Du côté du gouvernement hongrois, ces mouvements sont perçus comme des actions instrumentalisées par George Soros, régulièrement accusé de fomenter des mouvements insurrectionnels contre certains gouvernements dans le monde, notamment en rémunérant des manifestants. Szilard Németh, député du Fidesz, le parti de Viktor Orban et de Janos Ader, a déclaré à l'agence MTI que la manifestation du 9 avril était en partie «l'œuvre d'agences financées par Soros».
Université d'élite n'enseignant qu'en anglais, principalement fréquentée par des étudiants étrangers, la CEU a formé quelque 14 000 étudiants en 25 ans, tous triés sur le volet, pour étudier dans des conditions particulièrement avantageuses.
Entrave à la liberté d'expression ou lutte contre la propagande idéologique ?
Les opposants à la fermeture de la CEU estiment que cette dernière s'inscrit dans le cadre d'une politique «autoritaire» ayant pour objectif de limiter la liberté d'expression et les valeurs démocratiques. «Le gouvernement veut réduire au silence presque tous ceux qui ne pensent pas comme lui, qui pensent librement, qui peuvent être libéraux, de gauche», a déclaré l'un des organisateurs de la marche, Kornel Klopfstein, doctorant venu de l'université allemande de Bielefeld, cité par l'agence Reuters.

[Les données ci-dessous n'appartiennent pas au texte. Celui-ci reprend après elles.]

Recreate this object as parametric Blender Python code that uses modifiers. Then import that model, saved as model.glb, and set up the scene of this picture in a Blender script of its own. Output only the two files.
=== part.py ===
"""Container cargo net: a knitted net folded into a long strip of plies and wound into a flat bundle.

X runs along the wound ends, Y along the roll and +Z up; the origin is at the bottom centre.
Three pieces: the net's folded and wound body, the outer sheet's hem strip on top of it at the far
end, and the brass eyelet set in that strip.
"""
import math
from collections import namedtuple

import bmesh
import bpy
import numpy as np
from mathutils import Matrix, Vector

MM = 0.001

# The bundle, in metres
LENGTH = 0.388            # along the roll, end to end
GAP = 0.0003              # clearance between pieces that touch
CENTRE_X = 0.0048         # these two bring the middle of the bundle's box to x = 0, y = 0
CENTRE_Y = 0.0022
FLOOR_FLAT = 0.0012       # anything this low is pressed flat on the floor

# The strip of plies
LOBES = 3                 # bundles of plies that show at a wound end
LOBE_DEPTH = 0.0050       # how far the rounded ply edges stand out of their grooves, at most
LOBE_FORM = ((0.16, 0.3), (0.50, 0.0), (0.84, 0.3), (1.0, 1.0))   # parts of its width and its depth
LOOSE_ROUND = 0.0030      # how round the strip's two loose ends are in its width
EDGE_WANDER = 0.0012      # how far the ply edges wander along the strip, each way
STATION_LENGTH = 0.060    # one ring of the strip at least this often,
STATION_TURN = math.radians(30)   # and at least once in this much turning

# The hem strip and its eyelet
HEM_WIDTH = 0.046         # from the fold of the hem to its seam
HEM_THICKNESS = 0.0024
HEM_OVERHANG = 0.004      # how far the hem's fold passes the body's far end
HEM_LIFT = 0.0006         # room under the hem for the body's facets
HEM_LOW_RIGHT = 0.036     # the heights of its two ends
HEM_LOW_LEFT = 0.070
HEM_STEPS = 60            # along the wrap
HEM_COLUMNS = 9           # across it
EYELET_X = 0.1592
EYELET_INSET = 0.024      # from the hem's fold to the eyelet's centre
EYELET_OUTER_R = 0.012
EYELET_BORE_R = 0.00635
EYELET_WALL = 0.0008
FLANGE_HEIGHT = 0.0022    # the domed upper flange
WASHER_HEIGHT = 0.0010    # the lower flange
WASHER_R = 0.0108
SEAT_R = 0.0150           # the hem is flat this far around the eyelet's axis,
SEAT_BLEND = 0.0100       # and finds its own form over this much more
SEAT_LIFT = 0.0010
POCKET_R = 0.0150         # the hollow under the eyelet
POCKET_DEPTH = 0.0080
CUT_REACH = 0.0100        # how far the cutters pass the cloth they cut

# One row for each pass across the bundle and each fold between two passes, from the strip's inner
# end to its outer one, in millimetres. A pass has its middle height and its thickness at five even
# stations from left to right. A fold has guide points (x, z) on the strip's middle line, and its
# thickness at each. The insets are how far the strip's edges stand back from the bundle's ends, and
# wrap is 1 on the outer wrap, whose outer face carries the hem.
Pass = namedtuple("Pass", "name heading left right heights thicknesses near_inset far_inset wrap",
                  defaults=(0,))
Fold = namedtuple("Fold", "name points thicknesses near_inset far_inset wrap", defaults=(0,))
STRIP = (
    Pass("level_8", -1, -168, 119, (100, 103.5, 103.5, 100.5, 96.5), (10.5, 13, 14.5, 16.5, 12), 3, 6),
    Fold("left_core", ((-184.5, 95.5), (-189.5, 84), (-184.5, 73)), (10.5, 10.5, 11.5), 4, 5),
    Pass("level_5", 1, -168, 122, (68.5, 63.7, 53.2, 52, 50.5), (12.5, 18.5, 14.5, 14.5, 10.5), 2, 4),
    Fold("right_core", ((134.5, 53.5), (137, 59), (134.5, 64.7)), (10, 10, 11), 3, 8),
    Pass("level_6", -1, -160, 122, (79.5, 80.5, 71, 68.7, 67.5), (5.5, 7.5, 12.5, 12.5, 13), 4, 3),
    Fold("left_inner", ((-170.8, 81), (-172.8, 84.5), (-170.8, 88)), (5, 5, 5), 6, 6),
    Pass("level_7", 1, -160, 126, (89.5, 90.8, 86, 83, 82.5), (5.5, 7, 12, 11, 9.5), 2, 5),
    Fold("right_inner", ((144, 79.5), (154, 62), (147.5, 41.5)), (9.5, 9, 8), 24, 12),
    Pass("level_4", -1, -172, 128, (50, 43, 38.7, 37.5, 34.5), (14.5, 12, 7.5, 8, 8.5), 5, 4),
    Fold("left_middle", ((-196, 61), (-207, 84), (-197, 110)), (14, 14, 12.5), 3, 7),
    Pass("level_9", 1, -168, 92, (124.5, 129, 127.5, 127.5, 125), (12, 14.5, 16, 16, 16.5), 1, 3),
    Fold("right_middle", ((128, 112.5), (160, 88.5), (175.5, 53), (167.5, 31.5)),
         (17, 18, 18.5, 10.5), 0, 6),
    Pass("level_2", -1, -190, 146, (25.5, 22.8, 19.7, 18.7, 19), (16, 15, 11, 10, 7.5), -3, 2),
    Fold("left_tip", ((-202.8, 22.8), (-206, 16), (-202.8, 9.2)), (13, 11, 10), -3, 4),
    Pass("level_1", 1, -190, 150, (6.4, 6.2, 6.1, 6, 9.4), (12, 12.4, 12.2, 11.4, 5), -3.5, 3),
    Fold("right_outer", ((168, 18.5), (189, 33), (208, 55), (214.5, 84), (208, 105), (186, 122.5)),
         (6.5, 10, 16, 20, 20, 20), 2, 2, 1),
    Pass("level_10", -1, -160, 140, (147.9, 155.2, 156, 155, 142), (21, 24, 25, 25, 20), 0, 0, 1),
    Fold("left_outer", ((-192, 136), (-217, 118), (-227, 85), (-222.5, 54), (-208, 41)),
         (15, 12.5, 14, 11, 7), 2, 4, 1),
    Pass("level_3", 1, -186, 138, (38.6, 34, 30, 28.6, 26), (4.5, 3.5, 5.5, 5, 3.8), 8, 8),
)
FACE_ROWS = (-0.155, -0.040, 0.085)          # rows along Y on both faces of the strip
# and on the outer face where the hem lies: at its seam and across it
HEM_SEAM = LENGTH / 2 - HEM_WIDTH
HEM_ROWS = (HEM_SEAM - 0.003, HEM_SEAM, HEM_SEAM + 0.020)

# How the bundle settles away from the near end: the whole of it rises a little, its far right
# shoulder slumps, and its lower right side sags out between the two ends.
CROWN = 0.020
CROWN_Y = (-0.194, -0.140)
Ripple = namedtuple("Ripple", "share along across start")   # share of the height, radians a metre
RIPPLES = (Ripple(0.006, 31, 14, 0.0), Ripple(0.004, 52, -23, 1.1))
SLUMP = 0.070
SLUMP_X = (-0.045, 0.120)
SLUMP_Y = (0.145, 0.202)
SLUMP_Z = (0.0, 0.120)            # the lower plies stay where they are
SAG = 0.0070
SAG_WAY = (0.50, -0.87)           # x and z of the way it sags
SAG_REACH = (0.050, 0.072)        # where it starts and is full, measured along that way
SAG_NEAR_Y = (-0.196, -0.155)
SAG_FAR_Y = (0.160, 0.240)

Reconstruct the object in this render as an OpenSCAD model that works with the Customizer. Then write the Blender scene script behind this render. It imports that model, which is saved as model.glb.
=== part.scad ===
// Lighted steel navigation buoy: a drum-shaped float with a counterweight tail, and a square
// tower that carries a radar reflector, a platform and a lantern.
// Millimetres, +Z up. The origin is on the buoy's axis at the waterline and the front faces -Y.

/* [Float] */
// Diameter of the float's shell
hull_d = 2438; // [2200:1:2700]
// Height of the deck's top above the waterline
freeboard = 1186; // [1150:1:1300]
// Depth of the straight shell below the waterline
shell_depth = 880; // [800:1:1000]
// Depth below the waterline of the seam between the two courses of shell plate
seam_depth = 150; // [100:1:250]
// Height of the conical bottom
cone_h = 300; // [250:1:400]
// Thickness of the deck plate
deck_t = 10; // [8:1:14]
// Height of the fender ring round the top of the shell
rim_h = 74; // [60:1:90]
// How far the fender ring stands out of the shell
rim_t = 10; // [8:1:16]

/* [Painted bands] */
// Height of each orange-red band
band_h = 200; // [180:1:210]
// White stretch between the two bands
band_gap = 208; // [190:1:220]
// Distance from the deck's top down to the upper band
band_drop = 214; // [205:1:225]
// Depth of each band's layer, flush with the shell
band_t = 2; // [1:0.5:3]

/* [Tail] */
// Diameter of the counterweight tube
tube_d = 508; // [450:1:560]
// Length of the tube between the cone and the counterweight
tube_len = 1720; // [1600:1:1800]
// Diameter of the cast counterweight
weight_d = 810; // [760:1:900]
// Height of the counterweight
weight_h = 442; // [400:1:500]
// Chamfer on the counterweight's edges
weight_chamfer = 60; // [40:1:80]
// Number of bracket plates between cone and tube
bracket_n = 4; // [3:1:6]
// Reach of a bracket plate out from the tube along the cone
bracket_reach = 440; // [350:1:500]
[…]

A l'inverse, les membres du Fidesz considèrent que la CEU est moins une université qu'un instrument idéologique aux mains de George Soros, bête noire de la droite hongroise. Lui sont notamment reprochées ses positions pro-immigration, contraires à la ligne défendue par les autorités hongroises. «Ce sont des prédateurs en eau trouble, qui œuvrent au service de l'empire transnational de George Soros», avait déjà déclaré Viktor Orban dans une allocution au mois de février, au sujet de la CEU.
La loi récemment votée crée un cadre légal contraignant pour les établissements d'enseignement supérieurs désirant exercer leur activité sur le sol hongrois. Elle interdit notamment aux université ne disposant pas d'un campus dans leur propre pays de s'établir en Hongrie : tel est le cas de la CEU, domiciliée aux Etats-Unis, où elle ne dispense pourtant aucun enseignement.
Soros et Orban : la Hongrie libérale contre la Hongrie conservatrice
A la fin des années 1980, le milliardaire hongrois George Soros finançait généreusement tous les opposants, scientifiques, étudiants ou artistes dissidents, afin de «provoquer de petites fractures dans le communisme» et de préparer l’avènement d’une «société ouverte». Or, Viktor Orban a lui-même directement bénéficié de cette politique en tant que boursier de la fondation Soros. Le futur chef de l'exécutif était alors l'un des hérauts de la contestation estudiantine contre le pouvoir communiste de Janos Kadar.
Depuis, le bloc soviétique s'est effondré et le magnat est devenu le principal ennemi des conservateurs hongrois, qui voient dans son combat politique pour une «société ouverte» une tentative de déstabilisation politique. «Il soutient tout ce qui affaiblit la nation, tout ce qui modifie le mode de vie traditionnel européen», avait déclaré Viktor Orban dans une interview radiophonique accordée à la radio Kossuth en 2016. Depuis la crise des migrants et les plaidoyers de George Soros en faveur d'une ouverture des frontières, les tensions entre les deux hommes se sont exacerbées et sont devenues emblématiques d'une opposition idéologique entre un camp libéral, favorable à l'immigration et pro-Union européenne et un camp conservateur, attaché aux traditions et souverainiste.
Pour George Soros, Viktor Orban «prend en otage les valeurs européennes». Réagissant au vote de la loi sur les universités, le milliardaire a dénoncé la «politique autoritaire» du premier ministre. Pour Viktor Orban, George Soros incarne «le trafic mondial d'êtres humains» que constituerait l'immigration de masse. Quant aux étudiants de la CEU, ils ont d'ores et déjà annoncé de nouvelles actions. En attendant l'entrée en vigueur de la loi, les cours continuent normalement.